-- Data for the task start --

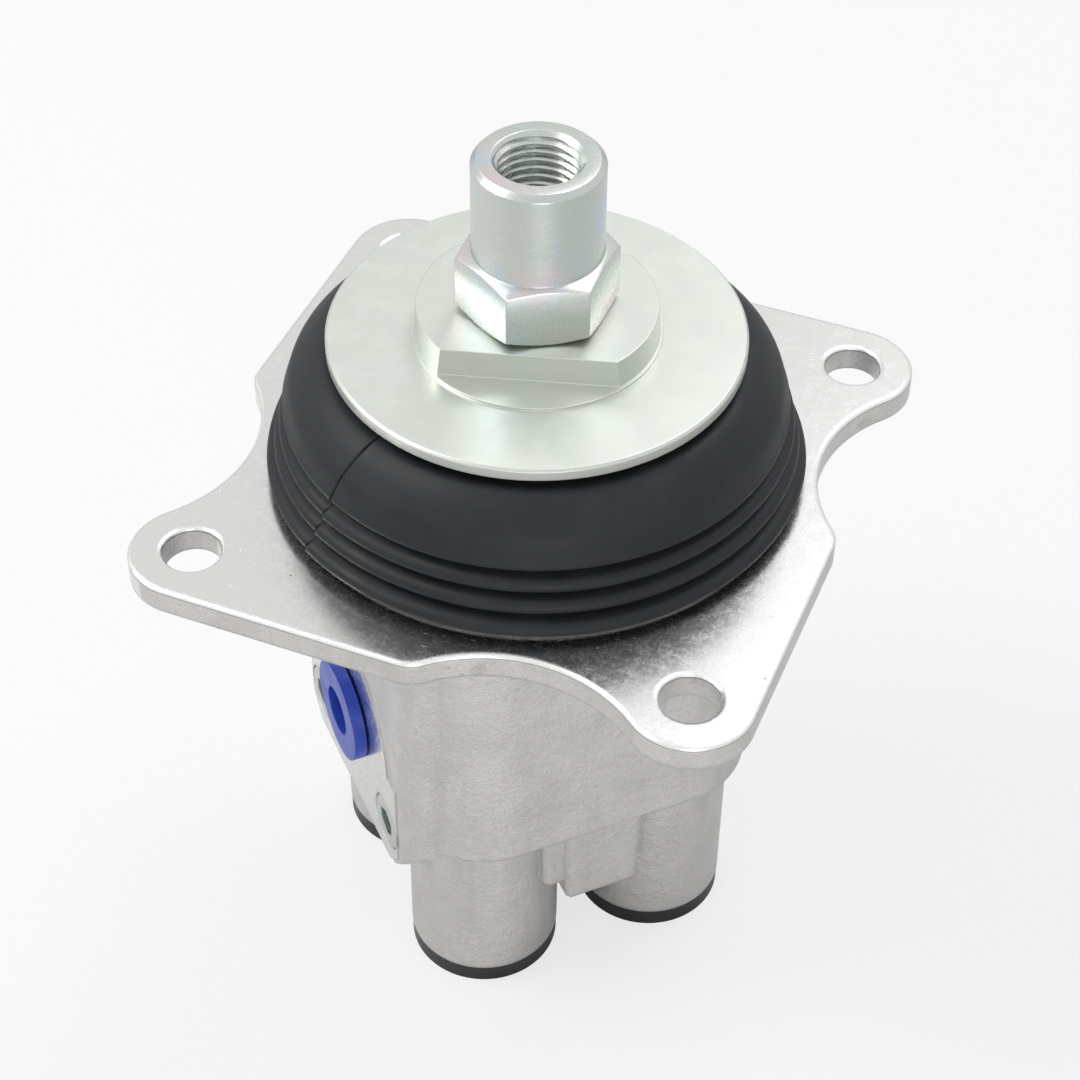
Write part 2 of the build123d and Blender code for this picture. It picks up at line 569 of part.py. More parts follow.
def build() -> dict[str, Part]:
    """Make every node of the valve by name."""
    floor = -CHAMBER_DEPTH + SHIM_T
    nodes = {
        "valve_body": valve_body(),
        "retainer_plate": retainer_plate(),
        "joint_base": joint_base(),
        "joint_cross": joint_cross(),
        "joint_stud": joint_stud(),
        "press_disc": disc(),
        "lever_nut": lever_nut(),
        "boot": boot(),
        "guide_orings": grouped(guide_oring()),
        "piston_seals": grouped(piston_seal()),
        "spring_shims": grouped(shim()),
        "inlet_plug": port_plug(INLET_ANGLE, INLET_DEPTH),
        "return_plug": port_plug(RETURN_ANGLE, RETURN_DEPTH),
        "inlet_strainer": inlet_strainer(),
        "gallery_plug_left": gallery_plug(-GALLERY_OFFSET),
        "gallery_plug_right": gallery_plug(GALLERY_OFFSET),
        "stoppers": stoppers(),
    }
    nodes |= per_station("piston_guide", piston_guide())
    nodes |= per_station("piston", piston())
    nodes |= per_station("spring_seat", spring_seat())
    nodes |= per_station("centring_spring", coil_spring(
        CENTRING_D, CENTRING_WIRE, CENTRING_TURNS, floor, SEAT_Z))
    nodes |= per_station("metering_spring", coil_spring(
        METERING_D, METERING_WIRE, METERING_TURNS, -SPOOL_COLLAR_DEPTH, SEAT_Z))
    nodes |= per_station("spool", spool())
    nodes |= per_station("port_cap", shipping_cap())
    return nodes


os.makedirs("parts", exist_ok=True)
for node, shape in build().items():
    shape.label = node
    export_step(shape, f"parts/{node}.step")
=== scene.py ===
"""Dress the hydraulic pilot joystick valve: finishes, rubber boot, threaded nut and a plain studio."""

import logging
import math
from dataclasses import dataclass, field
from enum import Enum
from typing import Any, Iterable, Mapping, Optional, Sequence, Union

import bmesh
import bpy
from mathutils import Matrix, Vector


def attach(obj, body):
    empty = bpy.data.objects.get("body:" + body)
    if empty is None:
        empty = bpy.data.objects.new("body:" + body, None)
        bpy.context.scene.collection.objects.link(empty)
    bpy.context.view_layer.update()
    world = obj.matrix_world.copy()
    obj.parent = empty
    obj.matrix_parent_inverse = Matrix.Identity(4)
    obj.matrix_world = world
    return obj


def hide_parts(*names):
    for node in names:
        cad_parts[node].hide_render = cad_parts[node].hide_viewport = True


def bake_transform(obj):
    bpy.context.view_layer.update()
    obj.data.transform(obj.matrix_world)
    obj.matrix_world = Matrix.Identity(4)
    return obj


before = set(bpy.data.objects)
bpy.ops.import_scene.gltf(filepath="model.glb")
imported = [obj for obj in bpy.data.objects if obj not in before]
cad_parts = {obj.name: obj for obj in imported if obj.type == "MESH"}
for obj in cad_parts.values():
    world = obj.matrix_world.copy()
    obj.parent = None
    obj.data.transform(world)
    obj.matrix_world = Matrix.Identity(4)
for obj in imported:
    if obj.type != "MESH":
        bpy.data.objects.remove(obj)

log = logging.getLogger("pilot_valve")

MM = 0.001
PISTON_TRAVEL = 8.45    # mm, at full tilt
SPOOL_TRAVEL = 2.6      # mm, at full tilt
Colour = tuple[float, float, float]
Outline = list[tuple[float, float]]


# ---------------------------------------------------------------- shader sheets


class Value:
    """A number in a node tree that can be used in a Python expression."""

    def __init__(self, sheet: "Sheet", socket: bpy.types.NodeSocket) -> None:
        """Wrap a socket.

        Args:
            sheet: The sheet whose tree holds the socket.
            socket: The output socket that carries the number.
        """
        self.sheet = sheet
        self.socket = socket

    def _maths(self, operation: str, *operands: "Operand") -> "Value":
        """Add one Math node.

        Args:
            operation: The node's operation, such as ADD.
            operands: Its inputs in order.

        Returns:
            The node's result.
        """
        made = self.sheet.node("ShaderNodeMath", {"operation": operation}, dict(enumerate(operands)))
        return Value(self.sheet, made.outputs[0])

    def __add__(self, other: "Operand") -> "Value":
        """Add."""
        return self._maths("ADD", self, other)

    def __radd__(self, other: "Operand") -> "Value":
        """Add, reflected."""
        return self._maths("ADD", other, self)

    def __sub__(self, other: "Operand") -> "Value":
        """Subtract."""
        return self._maths("SUBTRACT", self, other)

    def __rsub__(self, other: "Operand") -> "Value":
        """Subtract, reflected."""
        return self._maths("SUBTRACT", other, self)

    def __mul__(self, other: "Operand") -> "Value":
        """Multiply."""
        return self._maths("MULTIPLY", self, other)

    def __rmul__(self, other: "Operand") -> "Value":
        """Multiply, reflected."""
        return self._maths("MULTIPLY", other, self)

    def __abs__(self) -> "Value":
        """Drop the sign."""
        return self._maths("ABSOLUTE", self)

    def __gt__(self, other: "Operand") -> "Value":
        """Give 1 where this is the greater."""
        return self._maths("GREATER_THAN", self, other)

    def __lt__(self, other: "Operand") -> "Value":
        """Give 1 where this is the smaller."""
        return self._maths("LESS_THAN", self, other)

    def sine(self) -> "Value":
        """Give the sine of this angle in radians."""
        return self._maths("SINE", self)

    def ramp(self, low: float, high: float) -> "Value":
        """Map a range smoothly to 0 to 1, and hold the ends.

        Args:
            low: Where the result is 0.
            high: Where the result is 1.

        Returns:
            The mapped number.
        """
        made = self.sheet.node(
            "ShaderNodeMapRange", {"interpolation_type": "SMOOTHSTEP", "clamp": True},
            {"Value": self, "From Min": low, "From Max": high, "To Min": 0.0, "To Max": 1.0})
        return Value(self.sheet, made.outputs["Result"])


Operand = Union[Value, float]
Input = Union[Value, float, bpy.types.NodeSocket, Sequence[float]]


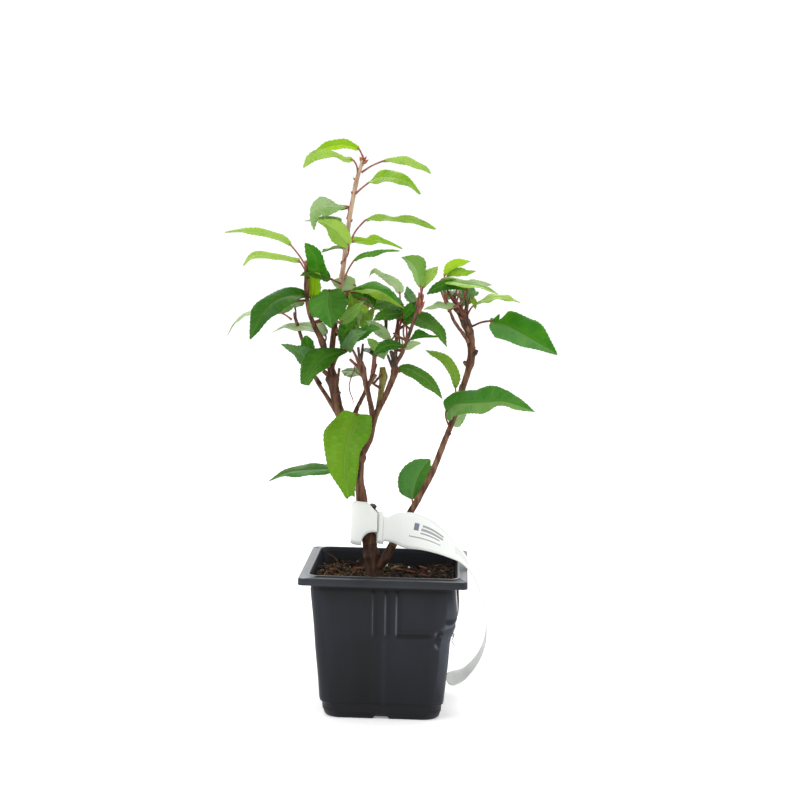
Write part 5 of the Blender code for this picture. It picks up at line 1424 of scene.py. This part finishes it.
def leaf_mesh(shape, leaf, marks, source, wound=None):
    """One blade with both its sides and a keel below; marks are the first skins of its two halves."""
    above, ups, full, share, length, widest = blade_upper(leaf, source, wound)
    count = above.shape[1]
    middle = count // 2
    below = above - ups[:, None] * BLADE_THICKNESS
    ridge = KEEL * np.clip(4 * full, 0.4, 1) * (1.15 - share)
    for column, height in KEEL_SHARES:
        below[:, middle + column] -= ups * (height * ridge)[:, None]
    points = np.concatenate([above, below[:, 1:-1]], axis=1)
    total = points.shape[1]
    patch = blade_patches(above, share, length, widest, source)
    under = [0] + list(range(count, total)) + [count - 1]
    faces, face_marks = [], []
    for r in range(LEAF_ROWS - 1):
        a, b = r * total, (r + 1) * total
        for c in range(count - 1):
            mark = marks[0] if c < middle else marks[1]
            gap = min(abs(c - middle), abs(c + 1 - middle))
            faces.append((a + c, a + c + 1, b + c + 1, b + c))
            skin = RIB_SKIN if gap == 0 else LIGHT_SKIN if gap == 1 else int(patch[r, c])
            face_marks.append(mark + skin)
            faces.append((a + under[c + 1], a + under[c], b + under[c], b + under[c + 1]))
            face_marks.append(mark + BELOW_SKIN)
    ends = list(range(count)) + under[-2:0:-1]
    faces += [tuple(reversed(ends)), tuple((LEAF_ROWS - 1) * total + c for c in ends)]
    shape.add(points, faces, face_marks + [marks[0] + BELOW_SKIN] * 2)


def stalk_mesh(shape, leaf, mark):
    """A leaf stalk from the limb to the blade's base, meeting the midrib's direction."""
    *_, start, spine = leaf
    start, end, ahead = (np.array(p, float) for p in (start, spine[0], spine[1]))
    way = unit(ahead - end)
    middle = (start + end) / 2 + (unit(end - start) - way) * np.linalg.norm(end - start) * 0.12
    rows = [(*start, 0.75), (*(start * 0.8 + middle * 0.2), 0.6), (*middle, 0.48), (*end, 0.5),
            (*(end + way * 1.6), 0.32)]
    tube(shape, smooth_route(rows, STALK_ROWS), mark, STALK_SIDES)


# Where twigs and leaves grow by a seeded rule on the hidden side: group, limb, lowest and highest place,
# tones
GROWTH = (
    ("top", "leader", 240, 297, ("grass", "bright", "mid")),
    ("left", "leader", 200, 238, ("mid", "grass")),
    ("left", "left_shoot", 192, 242, ("grass", "mid")),
    ("left", "left_twig", 174, 213, ("mid", "soft")),
    ("left", "left_bough", 160, 184, ("mid", "deep")),
    ("centre", "centre_bough", 166, 192, ("mid", "grass")),
    ("centre", "middle_bough", 172, 191, ("deep", "mid")),
    ("centre", "cross_twig", 165, 188, ("mid", "grey")),
    ("centre", "centre_shoot", 193, 213, ("grass", "mid")),
    ("centre", "right_shoot", 194, 230, ("bright", "grass")),
    ("right", "right_stem_top", 182, 223, ("mid", "grass", "bright")),
    ("right", "inner_twig", 205, 221, ("mid", "grass")))


def cover_of(pieces):
    """A search tree of the faces of some pieces, in millimetres."""
    points, faces = [], []
    for piece in pieces:
        first = len(points)
        points += [vertex.co / MM for vertex in piece.data.vertices]
        faces += [[first + i for i in face.vertices] for face in piece.data.polygons]
    return BVHTree.FromPolygons(points, faces)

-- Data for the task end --

Your instructions => Copy verbatim the line that contains "return nodes", the line that contains "bpy.data.objects.remove(obj)", and all lines between them.

Correct response =>
    return nodes


os.makedirs("parts", exist_ok=True)
for node, shape in build().items():
    shape.label = node
    export_step(shape, f"parts/{node}.step")
=== scene.py ===
"""Dress the hydraulic pilot joystick valve: finishes, rubber boot, threaded nut and a plain studio."""

import logging
import math
from dataclasses import dataclass, field
from enum import Enum
from typing import Any, Iterable, Mapping, Optional, Sequence, Union

import bmesh
import bpy
from mathutils import Matrix, Vector


def attach(obj, body):
    empty = bpy.data.objects.get("body:" + body)
    if empty is None:
        empty = bpy.data.objects.new("body:" + body, None)
        bpy.context.scene.collection.objects.link(empty)
    bpy.context.view_layer.update()
    world = obj.matrix_world.copy()
    obj.parent = empty
    obj.matrix_parent_inverse = Matrix.Identity(4)
    obj.matrix_world = world
    return obj


def hide_parts(*names):
    for node in names:
        cad_parts[node].hide_render = cad_parts[node].hide_viewport = True


def bake_transform(obj):
    bpy.context.view_layer.update()
    obj.data.transform(obj.matrix_world)
    obj.matrix_world = Matrix.Identity(4)
    return obj


before = set(bpy.data.objects)
bpy.ops.import_scene.gltf(filepath="model.glb")
imported = [obj for obj in bpy.data.objects if obj not in before]
cad_parts = {obj.name: obj for obj in imported if obj.type == "MESH"}
for obj in cad_parts.values():
    world = obj.matrix_world.copy()
    obj.parent = None
    obj.data.transform(world)
    obj.matrix_world = Matrix.Identity(4)
for obj in imported:
    if obj.type != "MESH":
        bpy.data.objects.remove(obj)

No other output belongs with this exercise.